▼▼▼
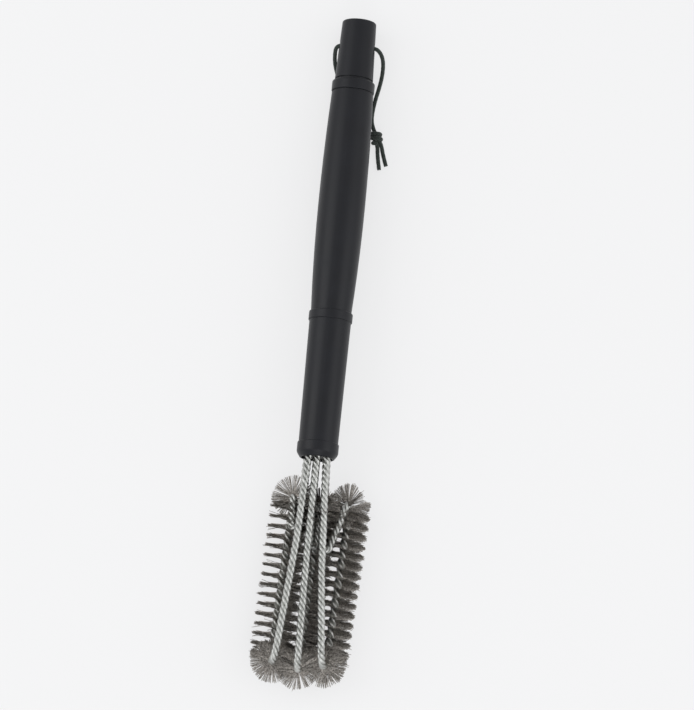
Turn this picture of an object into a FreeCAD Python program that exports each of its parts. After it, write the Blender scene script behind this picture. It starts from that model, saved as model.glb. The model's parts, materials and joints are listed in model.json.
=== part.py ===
import FreeCAD, Part
import math
import os

# Grill cleaning brush: a hollow plastic handle with a plugged tail, three brush units bent from rope
# that is twisted from three steel wires, and a hanging loop of thin cord.
#
# The brush is drawn in the handle's own frame first: Y runs along the handle's axis, from the head to
# the butt, with 0 at the handle's mouth, X is to the right and Z is up. At the end everything is
# tilted and moved to the way it lies: bristles on the ground, origin below the middle of the brush.
# All sizes are in millimetres.

Vector = FreeCAD.Vector

# Handle, measured along its axis
handle_length = 305.8
cap_length = 42.6
butt_radius = 11.6
cap_mouth_radius = 13.1
butt_rounding = 1.2
rear_ring_length = 7.4
rear_ring_radius = 14.65
front_ring_to_mouth = 94.8
front_ring_length = 6.2
front_ring_radius = 14.9
ring_rounding = 1.2
grip_rear_radius = 14.25
belly_radius = 16.0
belly_to_mouth = 175.3
grip_front_radius = 13.75
nose_rear_radius = 14.2
nose_front_radius = 13.4
collar_length = 10.5
collar_radius = 14.1
collar_rise = 3.6
collar_rounding = 4.5
lip_radius = 11.6
lip_rounding = 1.2
step_rounding = 0.6
ring_groove_width = 1.0
ring_groove_depth = 0.6
bore_radius = 10.7
cavity_relief = 1.2
cavity_front = 110.0
cavity_rear = 236.0
cavity_taper = 6.0
seam_width = 1.6
seam_depth = 0.8

# Tail cap's plug and cross hole
plug_clearance = 0.05
spigot_length = 14.0
cap_cavity_radius = 7.5
cap_cavity_to_butt = 27.0
hole_to_butt = 17.3
hole_radius = 2.0
hole_flare = 1.2

# Insert that holds the rope ends
insert_recess = 1.5
insert_length = 60.0
rope_bore_clearance = 0.1
stem_grip = 57.0
return_grip = 50.0

# Rope of twisted wires
wires_in_rope = 3
wire_radius = 1.23
wire_gap = 0.05
level_share = 0.15
drop = 24.0
end_bend_radius = 11.4
mouth_bend_radius = 60.0
bow_bend_radius = 150.0
turn_bend_radius = 3.7
hook_bend_radius = 3.1

straight_enough = 0.001

# Bristles
bristle_radius = 14.8
bristle_gap = 0.3
near_riser_height = 4.0
rope_clearance = 0.3

# Hanging loop
cord_radius = 1.4
cord_lift_clearance = 0.35
knot_length = 12.4
knot_width = 8.6
knot_height = 6.8

# Six ropes share the handle's bore: three stems side by side and their three return legs below.
# The shares say how much of the room that touching ropes would leave in the bore lies between them.
# Each brush unit from above: x to the right of the handle's axis, and out from the mouth.
# row is the stem's place in the bore, with the shares by which the stem and the return leg stand off
# it, bow and far are on the stem, core_far and core_near are the ends of the bristled core, riser is
# where the rope has turned up, hook_out and hook_in are its hook under the stem, and the return leg
# goes back to the mouth. riser_rise and hook_level say how high those lie.
units = {
    "left": {
        "row": -1, "stem_share": -0.2, "return_share": -0.628,
        "bow": (-8.2, 58.2), "far": (-15.1, 138.4),
        "core_far": (-18.2, 138.4), "core_near": (-13.4, 25.8), "riser": (-13.6, 25.3),
        "hook_out": (-12.4, 47.8), "hook_in": (-8.0, 49.8),
        "riser_rise": 8.0, "hook_level": -7.2,
    },
    "middle": {
        "row": 0, "stem_share": 0.0, "return_share": -0.055,
        "bow": (-0.4, 60.2), "far": (0.5, 142.0),
        "core_far": (1.2, 142.0), "core_near": (5.0, 29.2), "riser": (4.8, 28.7),
        "hook_out": (4.8, 58.4), "hook_in": (0.5, 60.0),
        "riser_rise": 7.6, "hook_level": -8.2,
    },
    "right": {
        "row": 1, "stem_share": 0.518, "return_share": 0.792,
        "bow": (10.5, 76.2), "far": (16.1, 138.6),
        "core_far": (18.9, 138.6), "core_near": (25.0, 27.9), "riser": (23.3, 27.4),
        "hook_out": (13.8, 60.4), "hook_in": (9.4, 62.0),
        "riser_rise": 8.2, "hook_level": -7.2,
    },
}

# The cord's route from the cross hole's centre: x, y and the height above the ground.
hole_exit = 9.4
right_route = [
    (12.6, 0.0, None), (15.6, -1.8, 15.9), (18.0, -5.4, 14.1), (19.0, -10.2, 11.6),
    (18.9, -16.8, 7.9), (17.6, -24.4, 4.2), (15.6, -33.0, 2.0), (14.4, -42.0, 1.5),
    (14.6, -48.5, 1.6), (16.4, -53.5, 2.2), (18.2, -57.0, 3.2),
]
left_route = [
    (-11.5, 0.0, None), (-13.4, -0.8, 16.0), (-14.5, -2.2, 14.9), (-14.8, -5.2, 12.3),
    (-14.5, -10.2, 8.0), (-12.6, -16.3, 4.1), (-9.4, -23.0, 2.0), (-4.2, -30.5, 1.5),
    (1.8, -38.0, 1.5), (6.8, -45.0, 1.5), (10.6, -51.4, 1.6), (14.2, -56.4, 3.0),
]
knot_centre = (19.0, -59.5, 3.5)
knot_turn = 14.0
tail_routes = [
    [(20.2, -64.6, 2.9), (20.8, -72.0, 1.6), (22.8, -81.0, 1.5)],
    [(22.8, -64.2, 2.9), (24.6, -71.0, 1.6), (27.2, -78.0, 1.5)],
]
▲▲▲
What the exercise asks
Write out the data exactly as it stands.

Completed task
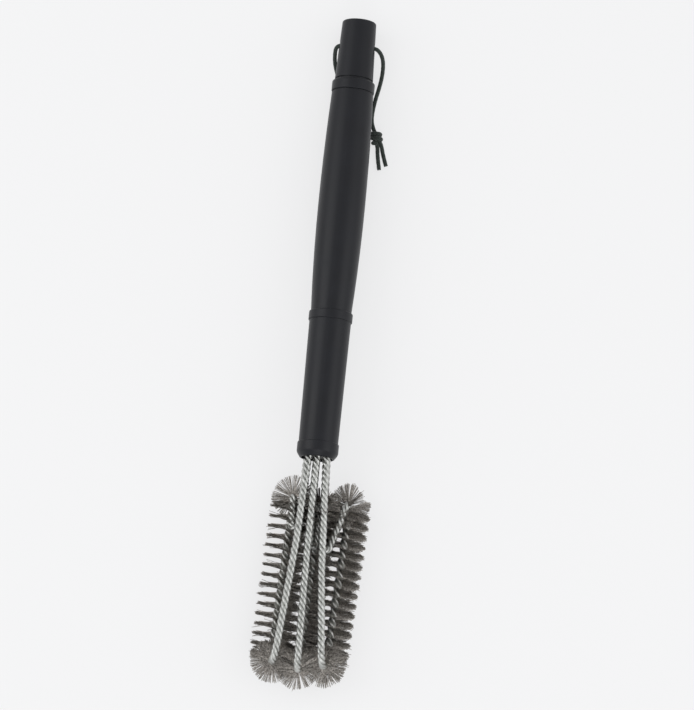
Turn this picture of an object into a FreeCAD Python program that exports each of its parts. After it, write the Blender scene script behind this picture. It starts from that model, saved as model.glb. The model's parts, materials and joints are listed in model.json.
=== part.py ===
import FreeCAD, Part
import math
import os

# Grill cleaning brush: a hollow plastic handle with a plugged tail, three brush units bent from rope
# that is twisted from three steel wires, and a hanging loop of thin cord.
#
# The brush is drawn in the handle's own frame first: Y runs along the handle's axis, from the head to
# the butt, with 0 at the handle's mouth, X is to the right and Z is up. At the end everything is
# tilted and moved to the way it lies: bristles on the ground, origin below the middle of the brush.
# All sizes are in millimetres.

Vector = FreeCAD.Vector

# Handle, measured along its axis
handle_length = 305.8
cap_length = 42.6
butt_radius = 11.6
cap_mouth_radius = 13.1
butt_rounding = 1.2
rear_ring_length = 7.4
rear_ring_radius = 14.65
front_ring_to_mouth = 94.8
front_ring_length = 6.2
front_ring_radius = 14.9
ring_rounding = 1.2
grip_rear_radius = 14.25
belly_radius = 16.0
belly_to_mouth = 175.3
grip_front_radius = 13.75
nose_rear_radius = 14.2
nose_front_radius = 13.4
collar_length = 10.5
collar_radius = 14.1
collar_rise = 3.6
collar_rounding = 4.5
lip_radius = 11.6
lip_rounding = 1.2
step_rounding = 0.6
ring_groove_width = 1.0
ring_groove_depth = 0.6
bore_radius = 10.7
cavity_relief = 1.2
cavity_front = 110.0
cavity_rear = 236.0
cavity_taper = 6.0
seam_width = 1.6
seam_depth = 0.8

# Tail cap's plug and cross hole
plug_clearance = 0.05
spigot_length = 14.0
cap_cavity_radius = 7.5
cap_cavity_to_butt = 27.0
hole_to_butt = 17.3
hole_radius = 2.0
hole_flare = 1.2

# Insert that holds the rope ends
insert_recess = 1.5
insert_length = 60.0
rope_bore_clearance = 0.1
stem_grip = 57.0
return_grip = 50.0

# Rope of twisted wires
wires_in_rope = 3
wire_radius = 1.23
wire_gap = 0.05
level_share = 0.15
drop = 24.0
end_bend_radius = 11.4
mouth_bend_radius = 60.0
bow_bend_radius = 150.0
turn_bend_radius = 3.7
hook_bend_radius = 3.1

straight_enough = 0.001

# Bristles
bristle_radius = 14.8
bristle_gap = 0.3
near_riser_height = 4.0
rope_clearance = 0.3

# Hanging loop
cord_radius = 1.4
cord_lift_clearance = 0.35
knot_length = 12.4
knot_width = 8.6
knot_height = 6.8

# Six ropes share the handle's bore: three stems side by side and their three return legs below.
# The shares say how much of the room that touching ropes would leave in the bore lies between them.
# Each brush unit from above: x to the right of the handle's axis, and out from the mouth.
# row is the stem's place in the bore, with the shares by which the stem and the return leg stand off
# it, bow and far are on the stem, core_far and core_near are the ends of the bristled core, riser is
# where the rope has turned up, hook_out and hook_in are its hook under the stem, and the return leg
# goes back to the mouth. riser_rise and hook_level say how high those lie.
units = {
    "left": {
        "row": -1, "stem_share": -0.2, "return_share": -0.628,
        "bow": (-8.2, 58.2), "far": (-15.1, 138.4),
        "core_far": (-18.2, 138.4), "core_near": (-13.4, 25.8), "riser": (-13.6, 25.3),
        "hook_out": (-12.4, 47.8), "hook_in": (-8.0, 49.8),
        "riser_rise": 8.0, "hook_level": -7.2,
    },
    "middle": {
        "row": 0, "stem_share": 0.0, "return_share": -0.055,
        "bow": (-0.4, 60.2), "far": (0.5, 142.0),
        "core_far": (1.2, 142.0), "core_near": (5.0, 29.2), "riser": (4.8, 28.7),
        "hook_out": (4.8, 58.4), "hook_in": (0.5, 60.0),
        "riser_rise": 7.6, "hook_level": -8.2,
    },
    "right": {
        "row": 1, "stem_share": 0.518, "return_share": 0.792,
        "bow": (10.5, 76.2), "far": (16.1, 138.6),
        "core_far": (18.9, 138.6), "core_near": (25.0, 27.9), "riser": (23.3, 27.4),
        "hook_out": (13.8, 60.4), "hook_in": (9.4, 62.0),
        "riser_rise": 8.2, "hook_level": -7.2,
    },
}

# The cord's route from the cross hole's centre: x, y and the height above the ground.
hole_exit = 9.4
right_route = [
    (12.6, 0.0, None), (15.6, -1.8, 15.9), (18.0, -5.4, 14.1), (19.0, -10.2, 11.6),
    (18.9, -16.8, 7.9), (17.6, -24.4, 4.2), (15.6, -33.0, 2.0), (14.4, -42.0, 1.5),
    (14.6, -48.5, 1.6), (16.4, -53.5, 2.2), (18.2, -57.0, 3.2),
]
left_route = [
    (-11.5, 0.0, None), (-13.4, -0.8, 16.0), (-14.5, -2.2, 14.9), (-14.8, -5.2, 12.3),
    (-14.5, -10.2, 8.0), (-12.6, -16.3, 4.1), (-9.4, -23.0, 2.0), (-4.2, -30.5, 1.5),
    (1.8, -38.0, 1.5), (6.8, -45.0, 1.5), (10.6, -51.4, 1.6), (14.2, -56.4, 3.0),
]
knot_centre = (19.0, -59.5, 3.5)
knot_turn = 14.0
tail_routes = [
    [(20.2, -64.6, 2.9), (20.8, -72.0, 1.6), (22.8, -81.0, 1.5)],
    [(22.8, -64.2, 2.9), (24.6, -71.0, 1.6), (27.2, -78.0, 1.5)],
]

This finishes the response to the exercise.